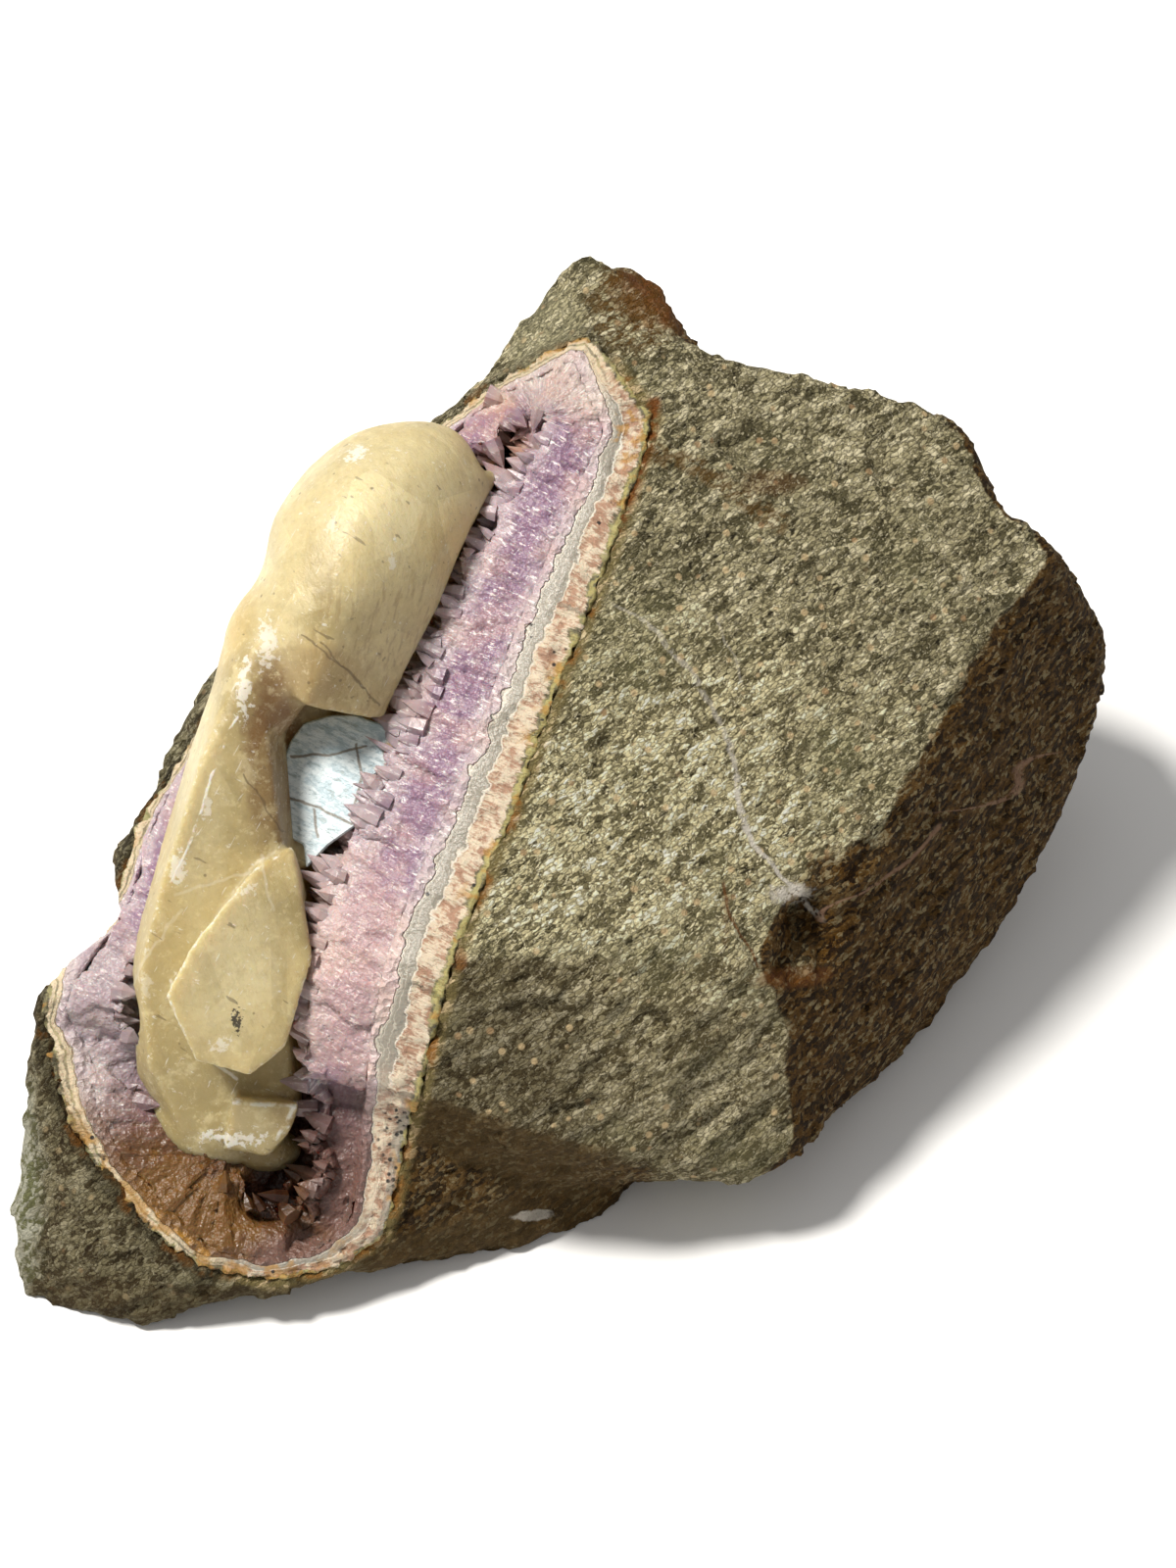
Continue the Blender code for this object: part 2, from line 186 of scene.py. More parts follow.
class Finish:
    """One material: a Principled surface and the nodes that drive it."""

    def __init__(self, name, **constants):
        self.material = bpy.data.materials.new(name)
        self.material.use_nodes = True
        self.tree = self.material.node_tree
        self.surface = self.tree.nodes["Principled BSDF"]
        self.colour = None
        for socket, value in constants.items():
            title = socket.replace("_", " ").title().replace("Ior", "IOR")
            self.surface.inputs[title].default_value = value
        where = self.tree.nodes.new("ShaderNodeTexCoord").outputs["Object"]
        self.place = self.node(
            "ShaderNodeMapping", {"vector_type": "TEXTURE"},
            {"Vector": where, "Location": FACE_MIDDLE, "Rotation": (FACE_TILT, 0, 0), "Scale": (MM, MM, MM)},
        )
        self.across, self.up = self.split(self.place, "X"), self.split(self.place, "Y")

    def node(self, kind, settings=None, sockets=None, output=0):
        """Adds a node and gives one of its outputs as a Wire."""
        made = self.tree.nodes.new(kind)
        for setting, value in (settings or {}).items():
            if setting == "curve":
                self.set_curve(made.mapping, value)
            else:
                setattr(made, setting, value)
        for socket, value in (sockets or {}).items():
            self.feed(made.inputs[socket], value)
        return Wire(self, made.outputs[output])

    def feed(self, socket, value):
        """Links a Wire or socket to a socket, or sets a plain value on it."""
        if isinstance(value, Wire):
            value = value.socket
        if isinstance(value, bpy.types.NodeSocket):
            self.tree.links.new(value, socket)
        elif hasattr(value, "__len__") and len(value) == 3 and socket.type == "RGBA":
            socket.default_value = (*value, 1)
        else:
            socket.default_value = value

    def set_curve(self, mapping, points):
        curve = mapping.curves[0]
        while len(curve.points) < len(points):
            curve.points.new(0.5, 0.5)
        for point, (x, y) in zip(curve.points, points):
            point.location = (x, y)
        mapping.update()

    def maths(self, operation, *values, **settings):
        """A Math node on any number of values."""
        return self.node("ShaderNodeMath", {"operation": operation, **settings}, dict(enumerate(values)))

    def vector(self, operation, first, second, output=0):
        return self.node("ShaderNodeVectorMath", {"operation": operation}, {0: first, 1: second}, output)

    def rise(self, value, low, high):
        """0 where the value is under low, 1 where it is over high, and smooth between."""
        sockets = {"Value": value, "From Min": low, "From Max": high}
        return self.node("ShaderNodeMapRange", {"interpolation_type": "SMOOTHSTEP"}, sockets)

    def mix(self, first, second, factor):
        """A colour that goes from the first to the second as the factor rises."""
        return self.node("ShaderNodeMix", {"data_type": "RGBA"}, {0: factor, 6: first, 7: second}, 2)

    def noise(self, size, detail=2.0, roughness=0.5, place=None, output=0):
        """Cloudy noise from 0 to 1 whose blobs are about size millimetres."""
        sockets = {"Vector": place or self.place, "Scale": 1 / size, "Detail": detail, "Roughness": roughness}
        return self.node("ShaderNodeTexNoise", {}, sockets, output)

    def cells(self, size, output="Distance", feature="F1", place=None):
        """Voronoi cells about size millimetres across."""
        sockets = {"Vector": place or self.place, "Scale": 1 / size}
        return self.node("ShaderNodeTexVoronoi", {"feature": feature}, sockets, output)

    def cell_values(self, size, axis, place=None):
        """One random number from 0 to 1 for each of the cells."""
        return self.split(self.cells(size, "Color", place=place), axis)

    def stretched(self, degrees, scale):
        """The place turned and squeezed, for streaky patterns."""
        turned = self.node(
            "ShaderNodeMapping", {"vector_type": "POINT"},
            {"Vector": self.place, "Rotation": [math.radians(value) for value in degrees]},
        )
        return self.vector("MULTIPLY", turned, scale)

    def split(self, vector, axis):
        return self.node("ShaderNodeSeparateXYZ", {}, {0: vector}, axis)

    def pair(self, first, second):
        return self.node("ShaderNodeCombineXYZ", {}, {0: first, 1: second})

    def right_of_rim(self):
        """0 on the left of the hollow's rim and 1 on its right."""
        side = self.across - self.up * RIM_SLOPE + RIM_OFFSET
        return self.rise(side, 4, 12)

    def attribute(self, name):
        return self.node("ShaderNodeAttribute", {"attribute_name": name}, {}, "Fac")

    def patch(self, centre, radii, ragged=0.35, edge=0.5, grain=3.0):
        """1 inside a soft ragged blob given on the broken face, 0 outside."""
        offset = self.vector("SUBTRACT", self.place, centre)
        reach = self.vector("LENGTH", self.vector("DIVIDE", offset, radii), (0, 0, 0), "Value")
        reach = reach + (self.noise(grain, 3.0, 0.65) - 0.5) * (2 * ragged)
        return self.rise(1.5 - reach, 0.5 - edge / 2, 0.5 + edge / 2)

    def vein(self, course, width, wander):
        """1 on a thin line that climbs the face through the (across, up) points of its course."""
        ups = [up for across, up in course]
        acrosses = [across for across, up in course]
        low, high = min(ups), max(ups)
        left, right = min(acrosses) - 1, max(acrosses) + 1
        wide, tall = right - left, high - low
        points = sorted(((up - low) / tall, (across - left) / wide) for across, up in course)
        height = (self.up - low) / tall
        middle = self.node("ShaderNodeFloatCurve", {"curve": points}, {"Value": height})
        wobble = (self.noise(4.0, 3.0, 0.7) - 0.5) * wander
        off = self.maths("ABSOLUTE", self.across - left - middle * wide + wobble)
        line = self.rise(off, width, width * 0.3)
        ends = self.rise(height, -0.02, 0.04) * self.rise(height, 1.02, 0.96)
        return line * ends

    def stroke(self, course, width, wander=0.5):
        """1 on a thin line through (across, up) points, in any direction on the face."""
        shaken = self.vector("MULTIPLY", self.noise(2.5, 2.0, 0.5, output="Color"), (wander, wander, 0))
        flat = self.vector("ADD", self.vector("MULTIPLY", self.place, (1, 1, 0)), shaken)
        nearest = None
        for start, end in zip(course, course[1:]):
            run = Vector((*end, 0)) - Vector((*start, 0))
            offset = self.vector("SUBTRACT", flat, (*start, 0))
            along = self.vector("DOT_PRODUCT", offset, run, "Value")
            share = self.maths("MULTIPLY", along, 1 / run.length_squared, use_clamp=True)
            foot = self.vector("MULTIPLY", self.pair(share, share), run)
            gap = self.vector("DISTANCE", offset, foot, "Value")
            nearest = gap if nearest is None else self.maths("MINIMUM", nearest, gap)
        return self.rise(nearest, width, width * 0.3)

    def bump(self, height, distance, strength):
        """The normal of a surface that is raised by height times a distance in millimetres."""
        sockets = {"Height": height, "Distance": distance * MM, "Strength": strength}
        return self.node("ShaderNodeBump", {}, sockets)

    def absorb(self, colour, density):
        """Makes light that passes through take on this colour."""
        inside = self.node("ShaderNodeVolumeAbsorption", {}, {"Color": colour, "Density": density})
        self.tree.links.new(inside.socket, self.tree.nodes["Material Output"].inputs["Volume"])

    def coat(self, colour, factor):
        """Lays a colour over what the finish has so far, where the factor is near 1."""
        self.colour = self.mix(self.colour, colour, factor)

    def drive(self, **sockets):
        """Feeds the finish's colour and the values given to the sockets of the surface."""
        for socket, value in {"base_color": self.colour, **sockets}.items():
            self.feed(self.surface.inputs[socket.replace("_", " ").title()], value)


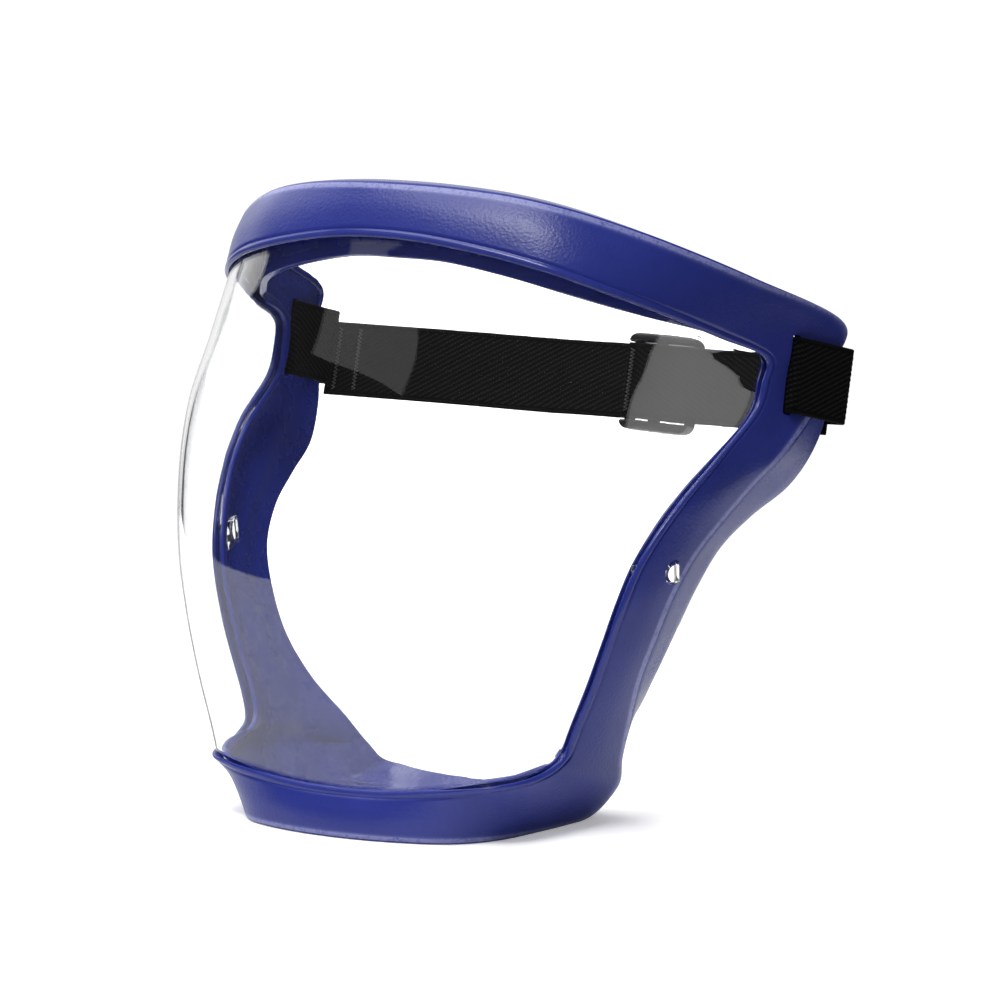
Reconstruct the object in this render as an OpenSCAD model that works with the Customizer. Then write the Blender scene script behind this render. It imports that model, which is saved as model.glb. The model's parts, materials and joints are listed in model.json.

Requirement –
Write down every line of the data exactly as it appears above.

Solution to this exercise –
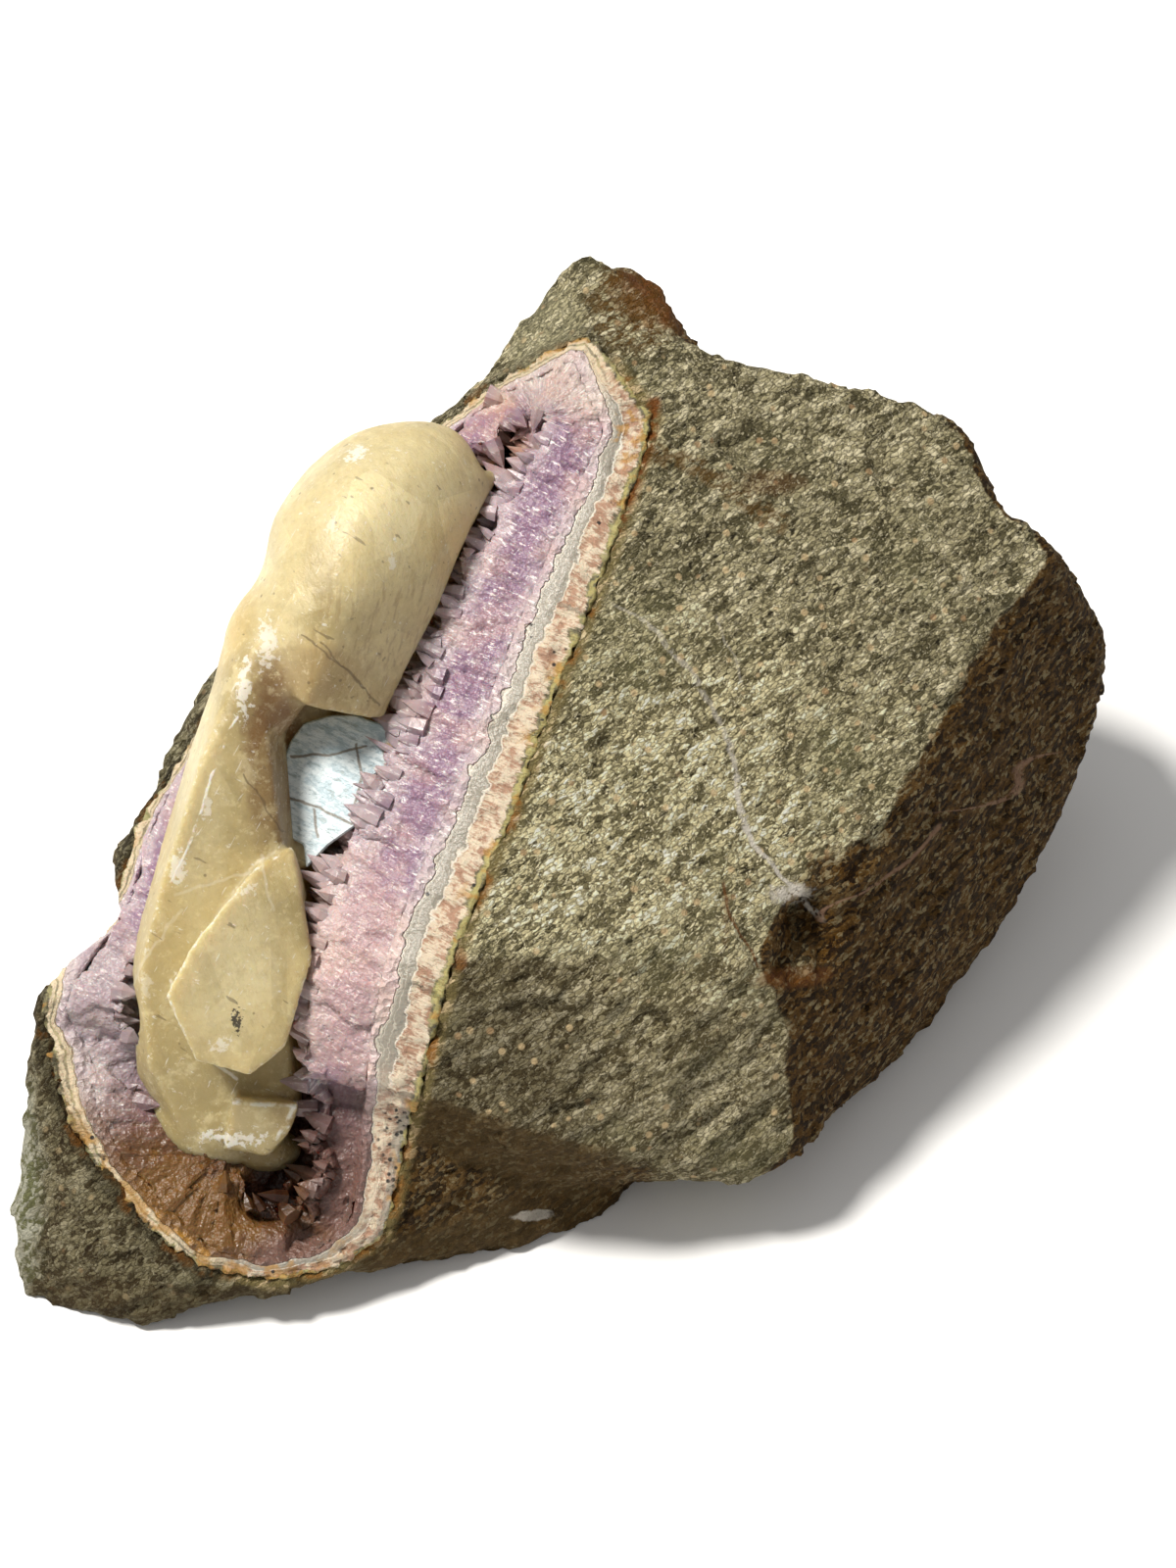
Continue the Blender code for this object: part 2, from line 186 of scene.py. More parts follow.
class Finish:
    """One material: a Principled surface and the nodes that drive it."""

    def __init__(self, name, **constants):
        self.material = bpy.data.materials.new(name)
        self.material.use_nodes = True
        self.tree = self.material.node_tree
        self.surface = self.tree.nodes["Principled BSDF"]
        self.colour = None
        for socket, value in constants.items():
            title = socket.replace("_", " ").title().replace("Ior", "IOR")
            self.surface.inputs[title].default_value = value
        where = self.tree.nodes.new("ShaderNodeTexCoord").outputs["Object"]
        self.place = self.node(
            "ShaderNodeMapping", {"vector_type": "TEXTURE"},
            {"Vector": where, "Location": FACE_MIDDLE, "Rotation": (FACE_TILT, 0, 0), "Scale": (MM, MM, MM)},
        )
        self.across, self.up = self.split(self.place, "X"), self.split(self.place, "Y")

    def node(self, kind, settings=None, sockets=None, output=0):
        """Adds a node and gives one of its outputs as a Wire."""
        made = self.tree.nodes.new(kind)
        for setting, value in (settings or {}).items():
            if setting == "curve":
                self.set_curve(made.mapping, value)
            else:
                setattr(made, setting, value)
        for socket, value in (sockets or {}).items():
            self.feed(made.inputs[socket], value)
        return Wire(self, made.outputs[output])

    def feed(self, socket, value):
        """Links a Wire or socket to a socket, or sets a plain value on it."""
        if isinstance(value, Wire):
            value = value.socket
        if isinstance(value, bpy.types.NodeSocket):
            self.tree.links.new(value, socket)
        elif hasattr(value, "__len__") and len(value) == 3 and socket.type == "RGBA":
            socket.default_value = (*value, 1)
        else:
            socket.default_value = value

    def set_curve(self, mapping, points):
        curve = mapping.curves[0]
        while len(curve.points) < len(points):
            curve.points.new(0.5, 0.5)
        for point, (x, y) in zip(curve.points, points):
            point.location = (x, y)
        mapping.update()

    def maths(self, operation, *values, **settings):
        """A Math node on any number of values."""
        return self.node("ShaderNodeMath", {"operation": operation, **settings}, dict(enumerate(values)))

    def vector(self, operation, first, second, output=0):
        return self.node("ShaderNodeVectorMath", {"operation": operation}, {0: first, 1: second}, output)

    def rise(self, value, low, high):
        """0 where the value is under low, 1 where it is over high, and smooth between."""
        sockets = {"Value": value, "From Min": low, "From Max": high}
        return self.node("ShaderNodeMapRange", {"interpolation_type": "SMOOTHSTEP"}, sockets)

    def mix(self, first, second, factor):
        """A colour that goes from the first to the second as the factor rises."""
        return self.node("ShaderNodeMix", {"data_type": "RGBA"}, {0: factor, 6: first, 7: second}, 2)

    def noise(self, size, detail=2.0, roughness=0.5, place=None, output=0):
        """Cloudy noise from 0 to 1 whose blobs are about size millimetres."""
        sockets = {"Vector": place or self.place, "Scale": 1 / size, "Detail": detail, "Roughness": roughness}
        return self.node("ShaderNodeTexNoise", {}, sockets, output)

    def cells(self, size, output="Distance", feature="F1", place=None):
        """Voronoi cells about size millimetres across."""
        sockets = {"Vector": place or self.place, "Scale": 1 / size}
        return self.node("ShaderNodeTexVoronoi", {"feature": feature}, sockets, output)

    def cell_values(self, size, axis, place=None):
        """One random number from 0 to 1 for each of the cells."""
        return self.split(self.cells(size, "Color", place=place), axis)

    def stretched(self, degrees, scale):
        """The place turned and squeezed, for streaky patterns."""
        turned = self.node(
            "ShaderNodeMapping", {"vector_type": "POINT"},
            {"Vector": self.place, "Rotation": [math.radians(value) for value in degrees]},
        )
        return self.vector("MULTIPLY", turned, scale)

    def split(self, vector, axis):
        return self.node("ShaderNodeSeparateXYZ", {}, {0: vector}, axis)

    def pair(self, first, second):
        return self.node("ShaderNodeCombineXYZ", {}, {0: first, 1: second})

    def right_of_rim(self):
        """0 on the left of the hollow's rim and 1 on its right."""
        side = self.across - self.up * RIM_SLOPE + RIM_OFFSET
        return self.rise(side, 4, 12)

    def attribute(self, name):
        return self.node("ShaderNodeAttribute", {"attribute_name": name}, {}, "Fac")

    def patch(self, centre, radii, ragged=0.35, edge=0.5, grain=3.0):
        """1 inside a soft ragged blob given on the broken face, 0 outside."""
        offset = self.vector("SUBTRACT", self.place, centre)
        reach = self.vector("LENGTH", self.vector("DIVIDE", offset, radii), (0, 0, 0), "Value")
        reach = reach + (self.noise(grain, 3.0, 0.65) - 0.5) * (2 * ragged)
        return self.rise(1.5 - reach, 0.5 - edge / 2, 0.5 + edge / 2)

    def vein(self, course, width, wander):
        """1 on a thin line that climbs the face through the (across, up) points of its course."""
        ups = [up for across, up in course]
        acrosses = [across for across, up in course]
        low, high = min(ups), max(ups)
        left, right = min(acrosses) - 1, max(acrosses) + 1
        wide, tall = right - left, high - low
        points = sorted(((up - low) / tall, (across - left) / wide) for across, up in course)
        height = (self.up - low) / tall
        middle = self.node("ShaderNodeFloatCurve", {"curve": points}, {"Value": height})
        wobble = (self.noise(4.0, 3.0, 0.7) - 0.5) * wander
        off = self.maths("ABSOLUTE", self.across - left - middle * wide + wobble)
        line = self.rise(off, width, width * 0.3)
        ends = self.rise(height, -0.02, 0.04) * self.rise(height, 1.02, 0.96)
        return line * ends

    def stroke(self, course, width, wander=0.5):
        """1 on a thin line through (across, up) points, in any direction on the face."""
        shaken = self.vector("MULTIPLY", self.noise(2.5, 2.0, 0.5, output="Color"), (wander, wander, 0))
        flat = self.vector("ADD", self.vector("MULTIPLY", self.place, (1, 1, 0)), shaken)
        nearest = None
        for start, end in zip(course, course[1:]):
            run = Vector((*end, 0)) - Vector((*start, 0))
            offset = self.vector("SUBTRACT", flat, (*start, 0))
            along = self.vector("DOT_PRODUCT", offset, run, "Value")
            share = self.maths("MULTIPLY", along, 1 / run.length_squared, use_clamp=True)
            foot = self.vector("MULTIPLY", self.pair(share, share), run)
            gap = self.vector("DISTANCE", offset, foot, "Value")
            nearest = gap if nearest is None else self.maths("MINIMUM", nearest, gap)
        return self.rise(nearest, width, width * 0.3)

    def bump(self, height, distance, strength):
        """The normal of a surface that is raised by height times a distance in millimetres."""
        sockets = {"Height": height, "Distance": distance * MM, "Strength": strength}
        return self.node("ShaderNodeBump", {}, sockets)

    def absorb(self, colour, density):
        """Makes light that passes through take on this colour."""
        inside = self.node("ShaderNodeVolumeAbsorption", {}, {"Color": colour, "Density": density})
        self.tree.links.new(inside.socket, self.tree.nodes["Material Output"].inputs["Volume"])

    def coat(self, colour, factor):
        """Lays a colour over what the finish has so far, where the factor is near 1."""
        self.colour = self.mix(self.colour, colour, factor)

    def drive(self, **sockets):
        """Feeds the finish's colour and the values given to the sockets of the surface."""
        for socket, value in {"base_color": self.colour, **sockets}.items():
            self.feed(self.surface.inputs[socket.replace("_", " ").title()], value)


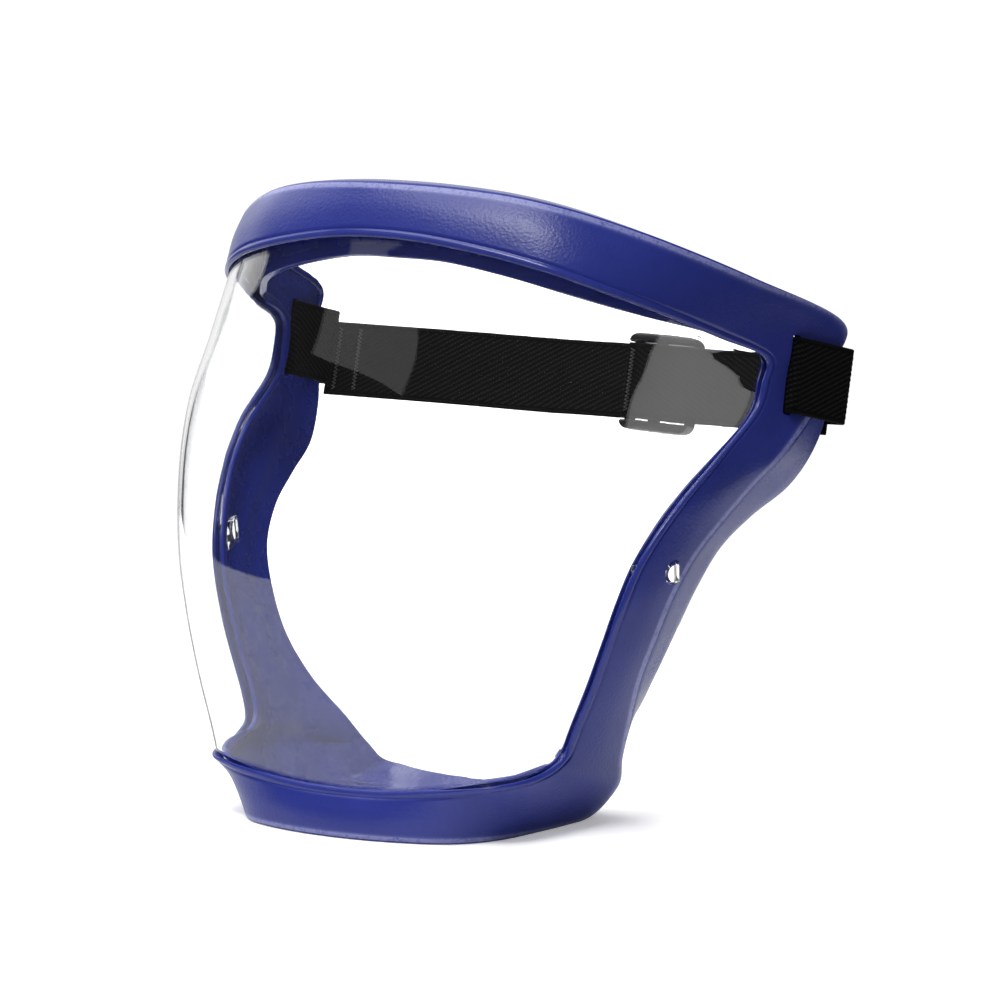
Reconstruct the object in this render as an OpenSCAD model that works with the Customizer. Then write the Blender scene script behind this render. It imports that model, which is saved as model.glb. The model's parts, materials and joints are listed in model.json.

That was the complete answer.